Stage 2: Exploration via Social Search and AI
Once a renter has lightly engaged with apartment content, exploration becomes increasingly search-like—but that search is often still happening inside social platforms. Instead of typing “apartments in Dallas with pool” into Google, many renters search those exact phrases as hashtags or keywords in TikTok, Instagram, or YouTube.
Key dynamics in this exploration phase:
- Social is a vertical search engine for lifestyle
- Renters use in-app search to filter by neighborhood, budget cues (“budget apartments”), and lifestyle tags (“pet friendly,” “student housing,” “luxury loft”).
- Content that is optimized with clear on‑screen text, captions, and geo-tags has a greater chance of surfacing during this discovery search, even before a renter considers a “serious” search on Google or an ILS.
- AI-enhanced discovery raises the bar on relevance
- Social and video platforms increasingly rely on behavior-based signals and AI recommendations to predict who is likely to be in a moving “lifecycle moment,” even before that person self-identifies as a renter.
- Outside of social, generative AI search experiences are beginning to aggregate information on neighborhoods, amenities, and reviews into conversational summaries, making consistency across your web presence more important than ever.
This exploration stage is where renters begin mentally shortlisting communities—often without ever visiting a single property website.

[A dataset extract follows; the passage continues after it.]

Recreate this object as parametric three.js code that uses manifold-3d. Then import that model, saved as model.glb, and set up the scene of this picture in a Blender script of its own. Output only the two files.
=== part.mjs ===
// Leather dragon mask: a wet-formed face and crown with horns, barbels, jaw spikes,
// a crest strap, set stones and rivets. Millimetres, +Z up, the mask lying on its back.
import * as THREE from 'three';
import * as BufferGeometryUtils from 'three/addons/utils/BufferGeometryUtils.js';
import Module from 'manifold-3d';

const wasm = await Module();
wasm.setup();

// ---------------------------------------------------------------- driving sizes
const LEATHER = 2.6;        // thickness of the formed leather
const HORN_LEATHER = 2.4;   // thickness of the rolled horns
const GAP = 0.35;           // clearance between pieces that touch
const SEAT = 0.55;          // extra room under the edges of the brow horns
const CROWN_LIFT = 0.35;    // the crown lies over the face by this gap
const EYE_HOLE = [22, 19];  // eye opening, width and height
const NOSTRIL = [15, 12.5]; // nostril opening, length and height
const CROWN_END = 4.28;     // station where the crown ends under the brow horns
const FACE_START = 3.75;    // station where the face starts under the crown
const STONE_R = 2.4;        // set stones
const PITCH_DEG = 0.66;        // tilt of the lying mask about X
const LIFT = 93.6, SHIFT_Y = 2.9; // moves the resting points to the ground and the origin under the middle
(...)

Stage 3: Active Search on Google, ILS, and Maps
Only after enough exposure and exploration do most renters move into what looks like the “traditional” discovery stage: active apartment hunting on search engines, listing sites, and map products. By this point, awareness and preference are already shaped by prior touchpoints, even if they are difficult to measure with last-click attribution.
Key behaviors in active search:
- High-intent queries concentrate on search and ILS
- Platforms like Google Search and Performance Max campaigns still capture renters once they are ready to compare pricing, availability, and floor plans.

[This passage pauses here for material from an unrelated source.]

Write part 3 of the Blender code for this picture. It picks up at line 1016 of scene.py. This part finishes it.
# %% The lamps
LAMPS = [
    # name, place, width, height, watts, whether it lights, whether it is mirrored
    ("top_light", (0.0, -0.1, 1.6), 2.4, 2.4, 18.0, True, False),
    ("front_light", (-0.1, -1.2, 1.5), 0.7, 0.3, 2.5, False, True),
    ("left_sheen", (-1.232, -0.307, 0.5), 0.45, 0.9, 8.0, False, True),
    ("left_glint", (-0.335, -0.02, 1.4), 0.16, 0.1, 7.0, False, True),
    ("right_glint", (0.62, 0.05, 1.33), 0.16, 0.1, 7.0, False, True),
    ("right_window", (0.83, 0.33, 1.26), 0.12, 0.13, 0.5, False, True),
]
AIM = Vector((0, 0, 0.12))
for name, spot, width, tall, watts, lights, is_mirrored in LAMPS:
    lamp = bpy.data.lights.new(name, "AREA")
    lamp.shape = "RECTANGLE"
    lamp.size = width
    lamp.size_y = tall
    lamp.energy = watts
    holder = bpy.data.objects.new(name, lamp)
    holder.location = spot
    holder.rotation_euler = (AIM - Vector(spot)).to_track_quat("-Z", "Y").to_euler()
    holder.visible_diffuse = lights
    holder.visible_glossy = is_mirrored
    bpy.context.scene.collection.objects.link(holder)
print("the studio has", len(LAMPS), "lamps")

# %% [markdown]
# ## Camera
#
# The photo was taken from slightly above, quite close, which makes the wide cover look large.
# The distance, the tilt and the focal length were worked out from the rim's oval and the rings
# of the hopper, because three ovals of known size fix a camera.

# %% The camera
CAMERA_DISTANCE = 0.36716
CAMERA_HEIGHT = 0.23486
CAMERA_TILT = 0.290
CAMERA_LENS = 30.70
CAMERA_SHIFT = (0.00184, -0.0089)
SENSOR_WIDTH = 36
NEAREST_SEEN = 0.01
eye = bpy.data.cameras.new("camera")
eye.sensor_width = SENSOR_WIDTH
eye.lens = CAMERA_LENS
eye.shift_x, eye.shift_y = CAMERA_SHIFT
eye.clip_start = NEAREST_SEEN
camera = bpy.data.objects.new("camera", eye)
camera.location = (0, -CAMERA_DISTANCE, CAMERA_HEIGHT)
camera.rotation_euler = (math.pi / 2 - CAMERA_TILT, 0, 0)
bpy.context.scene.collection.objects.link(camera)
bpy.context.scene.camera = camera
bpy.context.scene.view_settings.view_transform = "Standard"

- ILS sites such as Apartments.com, Zillow Rentals, and RentCafe remain core decision tools, especially in supply-heavy markets where renters can filter across dozens of similar options.

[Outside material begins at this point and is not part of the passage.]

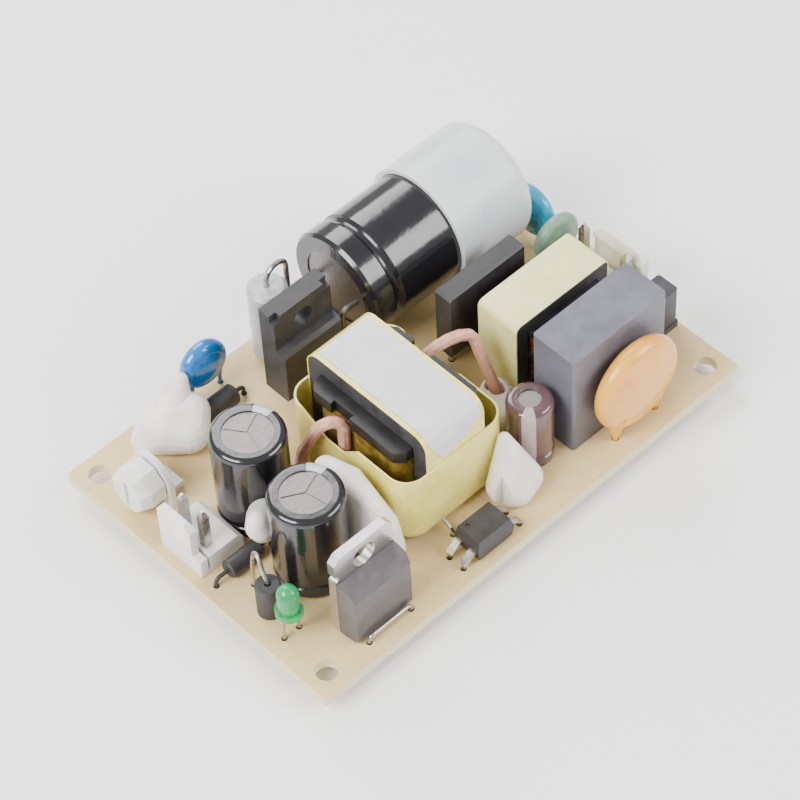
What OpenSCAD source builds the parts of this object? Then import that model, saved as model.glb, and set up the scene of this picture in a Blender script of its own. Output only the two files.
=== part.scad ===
// Open frame power supply: one printed circuit board that carries a flyback converter.
// Origin: centre of the four mounting holes, on the underside of the board.
// +X runs from the low-voltage end to the mains end, +Z is the component side.

/* [Board] */
// Length of the board
board_l = 76.2; // [76:0.1:84]
// Width of the board
board_w = 50.8; // [50.8:0.1:58]
// Thickness of the board
board_t = 1.6; // [1:0.1:2.4]
// Radius of the board's corners
board_corner_r = 0.5; // [0.2:0.1:2]
// Distance between the mounting holes along the board
hole_pitch_x = 69.85; // [69:0.05:72]
// Distance between the mounting holes across the board
hole_pitch_y = 44.45; // [44:0.05:46]
// Diameter of a mounting hole
hole_d = 3.2; // [2.6:0.1:3.6]

/* [Leads and solder] */
// Radius of a thin lead wire
wire_r = 0.3; // [0.2:0.05:0.35]
// Radius of a thick lead wire
thick_wire_r = 0.4; // [0.3:0.05:0.45]
// Room between a lead and its hole in the board
lead_clear = 0.15; // [0.1:0.05:0.25]
// How far the leads reach below the board
lead_below = 1.9; // [1.2:0.1:3]
// Width of the solder around a lead
solder_w = 0.6; // [0.4:0.05:0.65]

/* [Connectors] */
// Pitch of the connector posts
post_pitch = 3.96; // [3.5:0.02:5.08]
// Width of a square post
post_w = 1.14; // [0.64:0.02:1.3]
// Height of the posts above the board
post_h = 9.9; // [8:0.1:12]
// Depth of a header from its locking wall to its back
header_depth = 7.3; // [6:0.1:7.4]
// Depth of the input header, whose base is shorter behind its posts
input_depth = 5.6; // [5:0.1:6.2]
// Height of a header's base block
header_base_h = 3.2; // [2.4:0.1:4.5]
// Height of a header's locking wall
header_wall_h = 8.9; // [7:0.1:11]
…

- Local context and competition remain intense
- In fast-growing metros like Dallas–Fort Worth, where median rents have recently dipped amid heavy new supply, renters have more modern, amenity-rich options than ever, and rely heavily on saved searches and favorites to track communities.
- This abundance of choice makes brand memory—built in earlier social and video stages—a critical advantage when a renter scrolls through a long list of nearly identical listings.
In the new funnel, Search is still where the form fill happens, but it is rarely where discovery begins.
Stage 4: Social Proof, Trust, and Validation
Before scheduling a tour or applying, renters look for signals that confirm a community will deliver on the promise they’ve seen in ads and videos. This includes reviews, resident content, and social proof across multiple channels, not just star ratings on a single platform.
Critical elements of this validation phase:
- Reviews and UGC are make‑or‑break
- Renters weigh resident reviews, testimonials, and user-generated posts to understand the “real” experience behind polished marketing.
- Communities that encourage, curate, and respond to resident feedback—while amplifying positive stories across their website and social channels—build trust that directly influences conversion rates.
- Consistency across channels builds credibility
- When pricing, photos, amenities, and policies differ across your website, ILS, social accounts, and AI summaries, renters perceive risk and may abandon the lead altogether.
- Consistent messaging and accurate data feeds across channels ensure that the story a renter saw in a TikTok tour matches what they see on Google, Maps, and the online application.
Trust has become its own stage of the funnel, and it is primarily powered by social proof rather than brand claims.
What This Means for Multifamily Marketers
By 2026, the communities winning are not just “turning up” search budgets; they are orchestrating a full-funnel, multi-channel presence that matches how renters actually discover housing. Practically, that implies a shift in strategy, creative, and measurement.
Key implications and moves:
- Rebalance media toward true top‑of‑funnel
- Allocating 10–20% of media spend to awareness campaigns on Meta, TikTok, YouTube, and Google Display helps build recognition before renters enter active search.
- Communities that invest in social storytelling see higher engagement and cheaper traffic when renters eventually search for them by name.
- Align measurement with the new funnel
- Relying solely on last-click conversion metrics undervalues the impact of awareness and exploration channels that created brand preference earlier.
- Marketers need to incorporate view-through metrics, assisted conversions, and cross-channel attribution models to understand the real contribution of social, video, and display to signed leases.
The new discovery funnel favors communities that show up early, authentically, and consistently across the channels where renters actually live their digital lives. In 2026, that is the difference between being just another listing in a crowded search result and being the community a renter is already hoping to find.